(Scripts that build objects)
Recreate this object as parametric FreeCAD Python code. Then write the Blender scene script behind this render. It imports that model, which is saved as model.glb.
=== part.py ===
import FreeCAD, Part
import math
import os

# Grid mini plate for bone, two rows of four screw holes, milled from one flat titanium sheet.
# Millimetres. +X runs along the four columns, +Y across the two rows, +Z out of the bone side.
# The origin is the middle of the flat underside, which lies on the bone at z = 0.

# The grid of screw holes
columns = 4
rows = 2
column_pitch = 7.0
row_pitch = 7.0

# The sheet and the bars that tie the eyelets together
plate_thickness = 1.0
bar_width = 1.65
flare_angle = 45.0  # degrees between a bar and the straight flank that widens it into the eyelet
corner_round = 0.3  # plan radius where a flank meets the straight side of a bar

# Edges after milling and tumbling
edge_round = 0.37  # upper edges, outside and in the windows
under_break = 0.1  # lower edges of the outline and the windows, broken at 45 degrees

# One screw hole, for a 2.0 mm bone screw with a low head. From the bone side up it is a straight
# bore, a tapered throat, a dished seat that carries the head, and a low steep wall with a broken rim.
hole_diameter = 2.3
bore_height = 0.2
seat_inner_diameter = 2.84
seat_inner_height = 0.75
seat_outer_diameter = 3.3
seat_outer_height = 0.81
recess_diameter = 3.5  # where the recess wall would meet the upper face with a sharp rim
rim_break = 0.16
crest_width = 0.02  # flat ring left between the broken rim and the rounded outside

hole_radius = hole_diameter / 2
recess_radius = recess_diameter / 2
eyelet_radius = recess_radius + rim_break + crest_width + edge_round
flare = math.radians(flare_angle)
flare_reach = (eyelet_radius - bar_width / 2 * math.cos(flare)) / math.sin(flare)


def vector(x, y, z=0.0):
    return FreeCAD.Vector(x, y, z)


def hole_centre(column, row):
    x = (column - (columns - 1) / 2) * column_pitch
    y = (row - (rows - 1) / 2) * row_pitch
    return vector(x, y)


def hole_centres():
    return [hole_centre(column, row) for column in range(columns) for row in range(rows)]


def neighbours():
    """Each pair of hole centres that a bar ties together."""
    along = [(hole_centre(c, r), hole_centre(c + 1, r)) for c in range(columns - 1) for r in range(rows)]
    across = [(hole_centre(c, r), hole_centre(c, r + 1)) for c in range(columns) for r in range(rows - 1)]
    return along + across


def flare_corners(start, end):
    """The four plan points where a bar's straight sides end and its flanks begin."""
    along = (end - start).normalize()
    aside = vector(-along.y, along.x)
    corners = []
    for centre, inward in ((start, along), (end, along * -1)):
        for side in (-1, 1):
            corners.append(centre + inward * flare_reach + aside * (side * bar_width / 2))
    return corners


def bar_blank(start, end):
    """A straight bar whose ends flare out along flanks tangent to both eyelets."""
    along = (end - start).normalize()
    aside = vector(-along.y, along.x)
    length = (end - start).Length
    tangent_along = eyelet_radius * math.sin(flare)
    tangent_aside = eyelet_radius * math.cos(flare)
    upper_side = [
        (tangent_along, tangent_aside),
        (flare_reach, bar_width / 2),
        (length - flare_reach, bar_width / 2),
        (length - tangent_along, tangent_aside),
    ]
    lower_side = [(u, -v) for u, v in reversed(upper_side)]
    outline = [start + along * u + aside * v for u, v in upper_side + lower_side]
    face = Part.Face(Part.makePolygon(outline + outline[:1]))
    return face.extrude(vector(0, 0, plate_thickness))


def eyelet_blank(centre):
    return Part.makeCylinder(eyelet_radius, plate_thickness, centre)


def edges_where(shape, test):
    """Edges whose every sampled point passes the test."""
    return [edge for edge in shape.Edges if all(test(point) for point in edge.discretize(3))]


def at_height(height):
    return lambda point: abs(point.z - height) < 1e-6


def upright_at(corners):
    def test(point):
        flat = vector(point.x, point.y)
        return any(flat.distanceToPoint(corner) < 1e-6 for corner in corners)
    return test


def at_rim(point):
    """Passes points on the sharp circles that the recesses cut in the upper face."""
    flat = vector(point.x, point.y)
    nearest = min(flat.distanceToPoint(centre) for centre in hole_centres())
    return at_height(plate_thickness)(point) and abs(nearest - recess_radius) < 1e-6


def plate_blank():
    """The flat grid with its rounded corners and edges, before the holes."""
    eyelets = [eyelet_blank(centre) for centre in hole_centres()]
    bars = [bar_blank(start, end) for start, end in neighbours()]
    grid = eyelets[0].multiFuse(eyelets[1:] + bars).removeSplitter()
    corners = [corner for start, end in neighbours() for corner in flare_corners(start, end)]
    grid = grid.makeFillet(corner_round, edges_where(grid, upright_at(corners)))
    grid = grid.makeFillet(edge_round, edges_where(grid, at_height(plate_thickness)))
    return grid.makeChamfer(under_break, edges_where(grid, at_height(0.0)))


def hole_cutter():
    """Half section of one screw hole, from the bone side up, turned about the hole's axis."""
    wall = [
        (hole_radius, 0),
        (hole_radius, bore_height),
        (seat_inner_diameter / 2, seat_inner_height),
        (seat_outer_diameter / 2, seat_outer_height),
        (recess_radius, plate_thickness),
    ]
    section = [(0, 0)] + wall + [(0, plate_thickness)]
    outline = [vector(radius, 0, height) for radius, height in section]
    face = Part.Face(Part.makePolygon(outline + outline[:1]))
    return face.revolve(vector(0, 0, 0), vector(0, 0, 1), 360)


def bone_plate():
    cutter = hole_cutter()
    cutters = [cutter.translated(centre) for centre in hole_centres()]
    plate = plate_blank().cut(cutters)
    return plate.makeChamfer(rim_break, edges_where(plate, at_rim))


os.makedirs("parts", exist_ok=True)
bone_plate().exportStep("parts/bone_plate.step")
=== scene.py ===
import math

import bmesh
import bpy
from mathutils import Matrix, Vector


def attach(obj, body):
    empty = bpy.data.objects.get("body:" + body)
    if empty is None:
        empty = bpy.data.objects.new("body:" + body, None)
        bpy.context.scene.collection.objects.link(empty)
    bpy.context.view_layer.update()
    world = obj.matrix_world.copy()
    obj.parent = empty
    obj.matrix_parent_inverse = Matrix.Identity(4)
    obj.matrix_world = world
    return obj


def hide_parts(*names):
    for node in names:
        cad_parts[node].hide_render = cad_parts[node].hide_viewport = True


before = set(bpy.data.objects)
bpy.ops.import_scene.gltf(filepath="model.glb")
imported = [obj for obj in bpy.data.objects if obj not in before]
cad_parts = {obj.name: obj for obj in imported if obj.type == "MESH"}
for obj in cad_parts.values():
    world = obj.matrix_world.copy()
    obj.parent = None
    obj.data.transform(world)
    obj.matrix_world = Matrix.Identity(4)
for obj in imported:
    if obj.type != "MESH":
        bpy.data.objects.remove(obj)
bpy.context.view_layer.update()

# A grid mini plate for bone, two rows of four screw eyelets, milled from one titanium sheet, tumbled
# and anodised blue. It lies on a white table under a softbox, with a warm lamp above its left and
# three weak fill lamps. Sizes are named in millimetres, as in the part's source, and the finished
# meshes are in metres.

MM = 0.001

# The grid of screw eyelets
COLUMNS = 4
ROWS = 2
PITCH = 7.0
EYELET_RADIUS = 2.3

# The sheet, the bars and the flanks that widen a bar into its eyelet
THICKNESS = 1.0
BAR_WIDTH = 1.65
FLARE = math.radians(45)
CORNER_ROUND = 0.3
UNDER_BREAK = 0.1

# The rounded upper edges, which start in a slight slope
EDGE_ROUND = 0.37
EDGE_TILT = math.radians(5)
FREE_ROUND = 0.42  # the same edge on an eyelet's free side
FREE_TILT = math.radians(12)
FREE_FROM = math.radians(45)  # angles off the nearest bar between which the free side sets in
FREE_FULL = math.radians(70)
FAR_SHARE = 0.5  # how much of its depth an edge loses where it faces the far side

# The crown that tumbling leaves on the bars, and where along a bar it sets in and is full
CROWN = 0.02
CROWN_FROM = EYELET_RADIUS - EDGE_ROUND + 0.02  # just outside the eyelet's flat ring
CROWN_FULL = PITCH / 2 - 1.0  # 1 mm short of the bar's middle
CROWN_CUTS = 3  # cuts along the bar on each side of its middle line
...
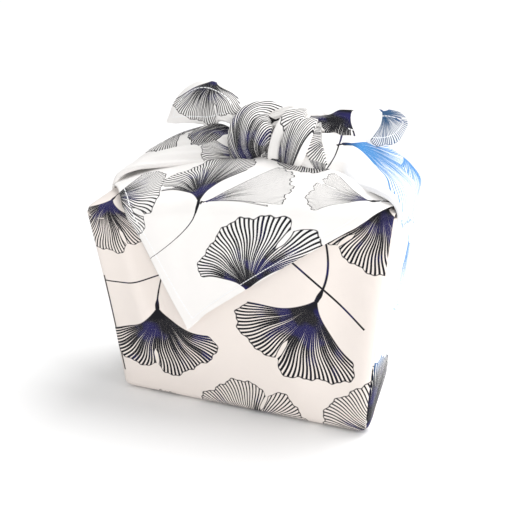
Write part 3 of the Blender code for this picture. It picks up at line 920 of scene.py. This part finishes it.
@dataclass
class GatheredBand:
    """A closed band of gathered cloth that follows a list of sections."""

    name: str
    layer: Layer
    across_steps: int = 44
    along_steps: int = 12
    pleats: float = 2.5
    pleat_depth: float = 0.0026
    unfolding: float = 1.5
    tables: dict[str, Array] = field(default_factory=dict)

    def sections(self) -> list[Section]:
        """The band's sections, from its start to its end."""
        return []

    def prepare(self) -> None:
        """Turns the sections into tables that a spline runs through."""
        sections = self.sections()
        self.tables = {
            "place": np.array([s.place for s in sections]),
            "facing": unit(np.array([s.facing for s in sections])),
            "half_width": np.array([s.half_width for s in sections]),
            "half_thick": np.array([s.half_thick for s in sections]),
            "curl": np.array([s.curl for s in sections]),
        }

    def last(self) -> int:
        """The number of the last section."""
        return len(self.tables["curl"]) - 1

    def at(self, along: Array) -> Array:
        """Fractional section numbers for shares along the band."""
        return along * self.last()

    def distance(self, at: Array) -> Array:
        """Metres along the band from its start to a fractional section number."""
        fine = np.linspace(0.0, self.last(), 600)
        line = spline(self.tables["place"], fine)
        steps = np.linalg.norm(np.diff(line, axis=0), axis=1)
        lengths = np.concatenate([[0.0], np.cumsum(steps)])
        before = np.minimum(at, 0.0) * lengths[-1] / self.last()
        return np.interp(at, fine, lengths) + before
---
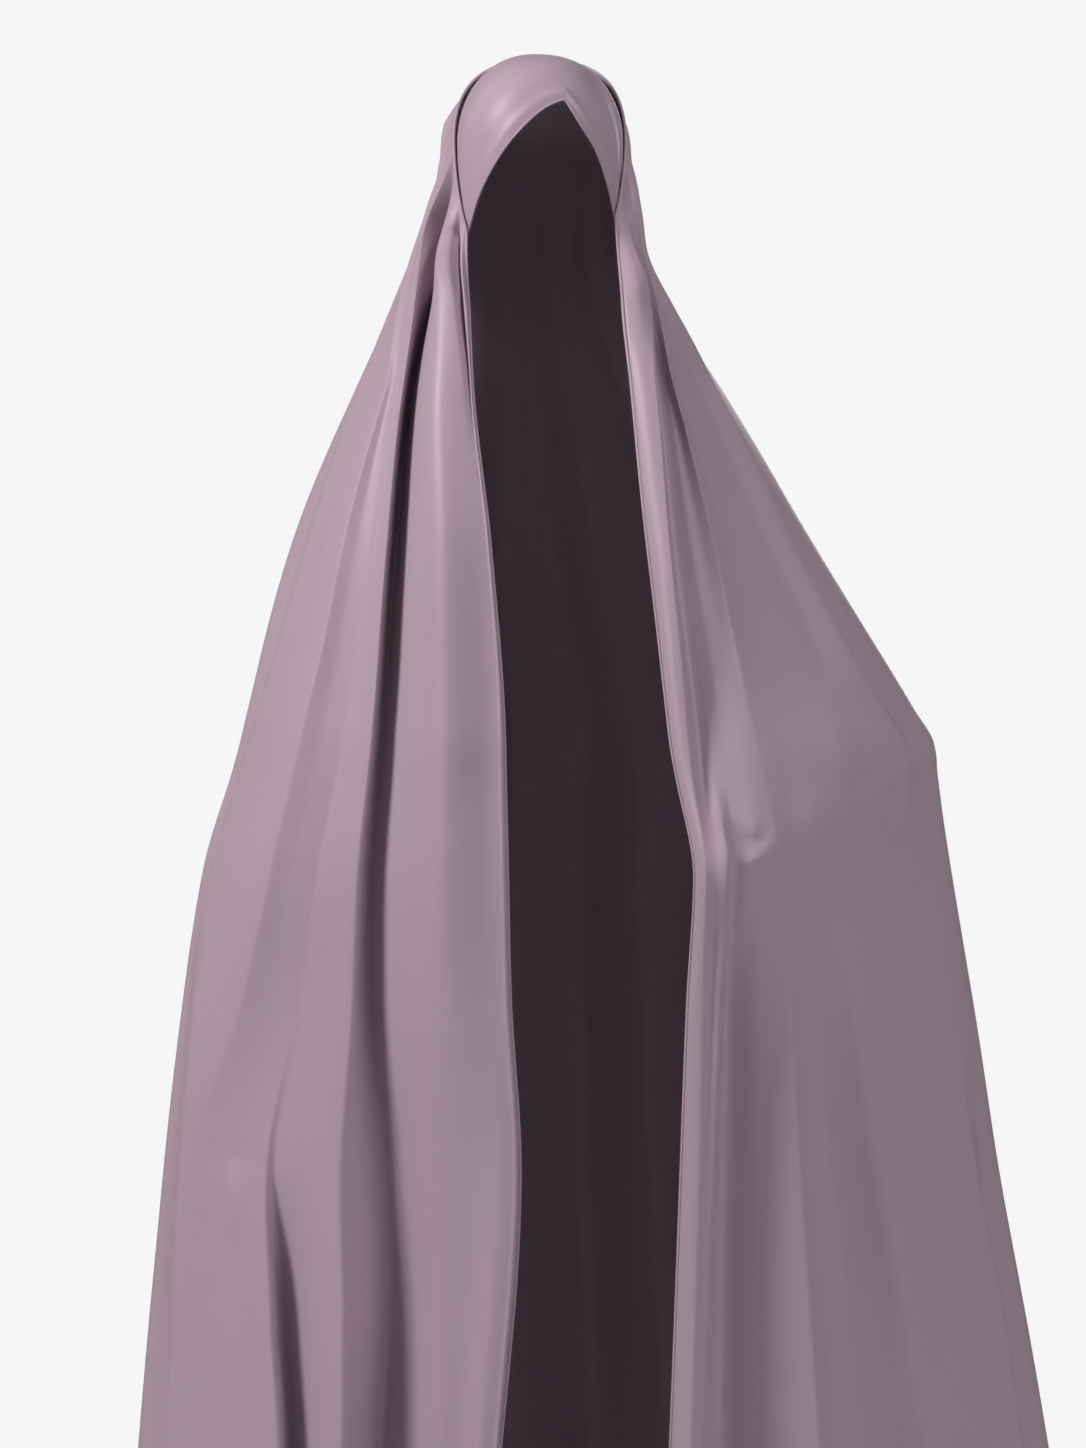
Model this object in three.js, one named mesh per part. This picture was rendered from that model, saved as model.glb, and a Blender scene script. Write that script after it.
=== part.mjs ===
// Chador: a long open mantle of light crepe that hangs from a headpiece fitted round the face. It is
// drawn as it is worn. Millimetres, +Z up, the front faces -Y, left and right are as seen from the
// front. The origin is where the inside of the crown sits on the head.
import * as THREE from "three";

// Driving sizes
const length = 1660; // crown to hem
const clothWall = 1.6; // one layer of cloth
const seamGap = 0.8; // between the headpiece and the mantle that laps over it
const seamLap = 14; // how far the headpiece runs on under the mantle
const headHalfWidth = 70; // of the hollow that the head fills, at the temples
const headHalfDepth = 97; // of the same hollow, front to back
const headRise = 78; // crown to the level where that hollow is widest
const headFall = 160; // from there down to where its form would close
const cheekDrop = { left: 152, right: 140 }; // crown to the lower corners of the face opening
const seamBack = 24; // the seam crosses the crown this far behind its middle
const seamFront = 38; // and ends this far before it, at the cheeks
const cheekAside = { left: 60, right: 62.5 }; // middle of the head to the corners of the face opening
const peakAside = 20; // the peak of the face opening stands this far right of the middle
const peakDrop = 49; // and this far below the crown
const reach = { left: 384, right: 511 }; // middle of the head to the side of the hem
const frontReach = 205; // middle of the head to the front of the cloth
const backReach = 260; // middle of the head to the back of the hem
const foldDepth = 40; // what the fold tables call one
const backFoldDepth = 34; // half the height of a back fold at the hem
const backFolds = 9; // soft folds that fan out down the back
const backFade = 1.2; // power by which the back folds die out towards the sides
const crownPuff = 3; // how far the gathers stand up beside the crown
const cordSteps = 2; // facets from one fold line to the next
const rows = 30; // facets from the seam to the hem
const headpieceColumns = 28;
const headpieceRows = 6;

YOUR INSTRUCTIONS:
What is wanted is an exact copy of the lines from the line containing "obj.parent = empty" to the line containing "in imported if", both lines included, and of no other line.

TASK ANSWER:
    obj.parent = empty
    obj.matrix_parent_inverse = Matrix.Identity(4)
    obj.matrix_world = world
    return obj


def hide_parts(*names):
    for node in names:
        cad_parts[node].hide_render = cad_parts[node].hide_viewport = True


before = set(bpy.data.objects)
bpy.ops.import_scene.gltf(filepath="model.glb")
imported = [obj for obj in bpy.data.objects if obj not in before]
cad_parts = {obj.name: obj for obj in imported if obj.type == "MESH"}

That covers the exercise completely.